1. (exam 2 review #8) suppose 4x² + 9y² = 36, where x and y are functions of t. a. 2.5 pts if $\frac{dy}{dt}=\frac{1}{3}$, find $\frac{dx}{dt}$ when x = 2 and y = $\frac{2}{3}sqrt{5}$; b. 2.5 pts if $\frac{dx}{dt}=3$, find $\frac{dy}{dt}$ when x = -2 and y = $\frac{2}{3}sqrt{5}$.

Explanation:

Step1: Differentiate the given equation

Differentiate $4x^{2}+9y^{2}=36$ with respect to $t$ using the chain - rule.
The derivative of $4x^{2}$ with respect to $t$ is $8x\frac{dx}{dt}$, and the derivative of $9y^{2}$ with respect to $t$ is $18y\frac{dy}{dt}$, and the derivative of the constant 36 with respect to $t$ is 0. So we get $8x\frac{dx}{dt}+18y\frac{dy}{dt}=0$.

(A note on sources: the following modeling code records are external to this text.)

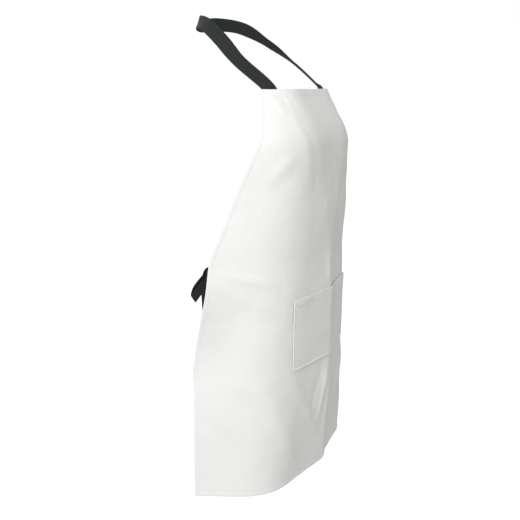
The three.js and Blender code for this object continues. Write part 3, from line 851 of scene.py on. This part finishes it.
def smooth_route(points):
    """A curve through the points, with each span's speed set by the root of its length."""
    p = np.asarray(points, float)
    p = np.vstack([2 * p[0] - p[1], p, 2 * p[-1] - p[-2]])
    out = []
    for k in range(1, len(p) - 2):
        p0, p1, p2, p3 = p[k - 1 : k + 3]
        t0 = 0.0
        t1 = t0 + np.linalg.norm(p1 - p0) ** 0.5
        t2 = t1 + np.linalg.norm(p2 - p1) ** 0.5
        t3 = t2 + np.linalg.norm(p3 - p2) ** 0.5
        for t in np.linspace(t1, t2, SPAN_STEPS, endpoint=False):
            a1 = (t1 - t) / (t1 - t0) * p0 + (t - t0) / (t1 - t0) * p1
            a2 = (t2 - t) / (t2 - t1) * p1 + (t - t1) / (t2 - t1) * p2
            a3 = (t3 - t) / (t3 - t2) * p2 + (t - t2) / (t3 - t2) * p3
            b1 = (t2 - t) / (t2 - t0) * a1 + (t - t0) / (t2 - t0) * a2
            b2 = (t3 - t) / (t3 - t1) * a2 + (t - t1) / (t3 - t1) * a3
            out.append((t2 - t) / (t2 - t1) * b1 + (t - t1) / (t2 - t1) * b2)
    out.append(p[-2])
    return np.array(out)


def spread_along(values):
    """Values given at the route's points, for every step of the smooth route."""
    values = np.asarray(values, float)
    k = np.arange((len(values) - 1) * SPAN_STEPS + 1) / SPAN_STEPS
    i = np.minimum(k.astype(int), len(values) - 2)
    t = smooth(k - i)
    if values.ndim == 1:
        return values[i] * (1 - t) + values[i + 1] * t
    return values[i] * (1 - t[:, None]) + values[i + 1] * t[:, None]


def even_steps(line, others, step):
    """The line in even steps, with the other values at each, and the distance of each."""
    run = run_along(line)
    at = np.linspace(0, run[-1], int(run[-1] / step) + 1)
    return along(run, line, at), [along(run, other, at) for other in others], at


def webbing(name, line, across, widths, cups, run, closed=False):
    """A flat strap of webbing with rounded selvedges; cups curls it across its width."""
    ahead = np.gradient(line, axis=0)
    if closed:
        ahead = np.roll(line, -1, axis=0) - np.roll(line, 1, axis=0)
    ahead /= np.linalg.norm(ahead, axis=1, keepdims=True)
    across = across - ahead * np.sum(across * ahead, axis=1, keepdims=True)
    across /= np.linalg.norm(across, axis=1, keepdims=True)
    normal = np.cross(across, ahead)
    # round the section: place across it from -1 to 1, and which face
    flat = np.linspace(-1, 1, 13)[1:-1]
    profile = [(-1.0, 0)] + [(x, 1) for x in flat] + [(1.0, 0)] + [(x, -1) for x in flat[::-1]]
    points, uvs = [], []
    for k in range(len(line)):
        half = widths[k] / 2
        for x, face in profile:
            selvedge = min(1.0, (1 - abs(x)) * half / 1.2 + 0.55)
            depth = WEB_THICK / 2 * face * selvedge
            curl = cups[k] * (x * x - 0.35)
            points.append(line[k] + across[k] * (x * half) + normal[k] * (depth + curl))
            uvs.append(((x * WEB_WIDTH / 2) * MM, run[k] * MM))
    n = len(profile)
    faces = []
    for r in range(len(line) if closed else len(line) - 1):
        a, b = r * n, ((r + 1) % len(line)) * n
        for c in range(n):
            d = (c + 1) % n
            faces.append((a + c, a + d, b + d, b + c))
    if not closed:
        faces.append(list(reversed(range(n))))
        faces.append([(len(line) - 1) * n + c for c in range(n)])
    return mesh_piece(name, points, faces, uvs, dark_webbing)


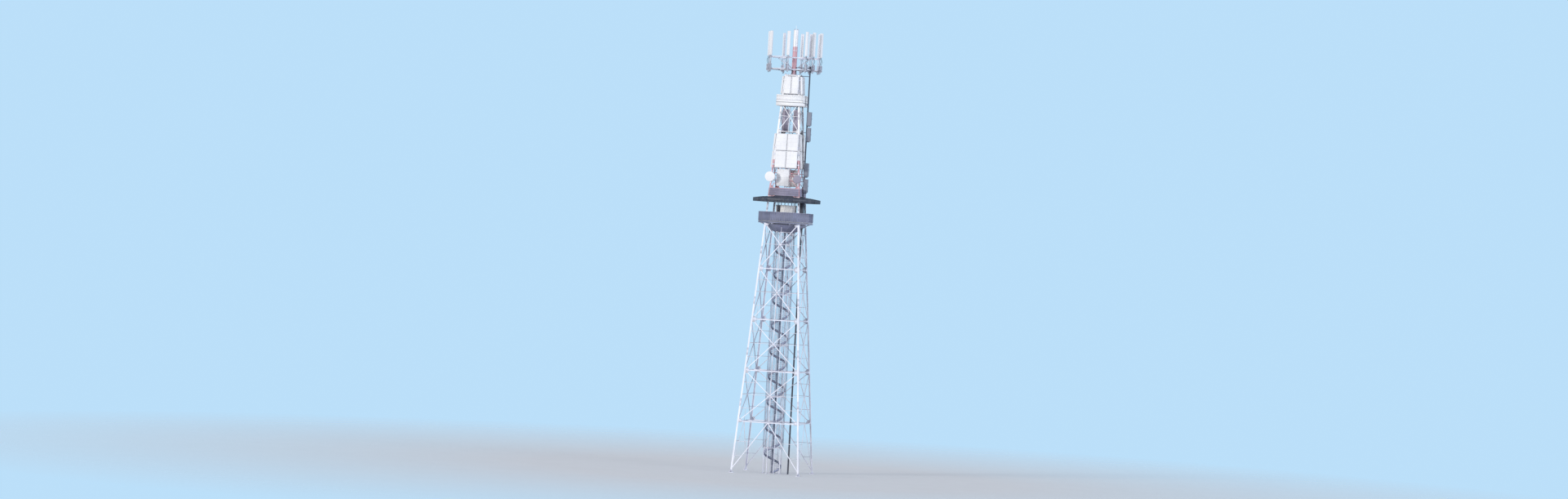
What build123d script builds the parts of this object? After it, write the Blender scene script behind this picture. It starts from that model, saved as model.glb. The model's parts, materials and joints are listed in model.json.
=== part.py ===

Step2: Solve for $\frac{dx}{dt}$ in part A

We are given $\frac{dy}{dt}=\frac{1}{3}$, $x = 2$ and $y=\frac{2}{3}\sqrt{5}$.
Substitute these values into $8x\frac{dx}{dt}+18y\frac{dy}{dt}=0$.
$8\times2\frac{dx}{dt}+18\times\frac{2}{3}\sqrt{5}\times\frac{1}{3}=0$.
$16\frac{dx}{dt}+4\sqrt{5}=0$.
$16\frac{dx}{dt}=- 4\sqrt{5}$.
$\frac{dx}{dt}=-\frac{\sqrt{5}}{4}$.

Step3: Solve for $\frac{dy}{dt}$ in part B

We are given $\frac{dx}{dt}=3$, $x=-2$ and $y = \frac{2}{3}\sqrt{5}$.
Substitute into $8x\frac{dx}{dt}+18y\frac{dy}{dt}=0$.
$8\times(-2)\times3+18\times\frac{2}{3}\sqrt{5}\times\frac{dy}{dt}=0$.
$-48 + 12\sqrt{5}\frac{dy}{dt}=0$.
$12\sqrt{5}\frac{dy}{dt}=48$.
$\frac{dy}{dt}=\frac{4}{\sqrt{5}}=\frac{4\sqrt{5}}{5}$.

Answer:

A. $\frac{dx}{dt}=-\frac{\sqrt{5}}{4}$
B. $\frac{dy}{dt}=\frac{4\sqrt{5}}{5}$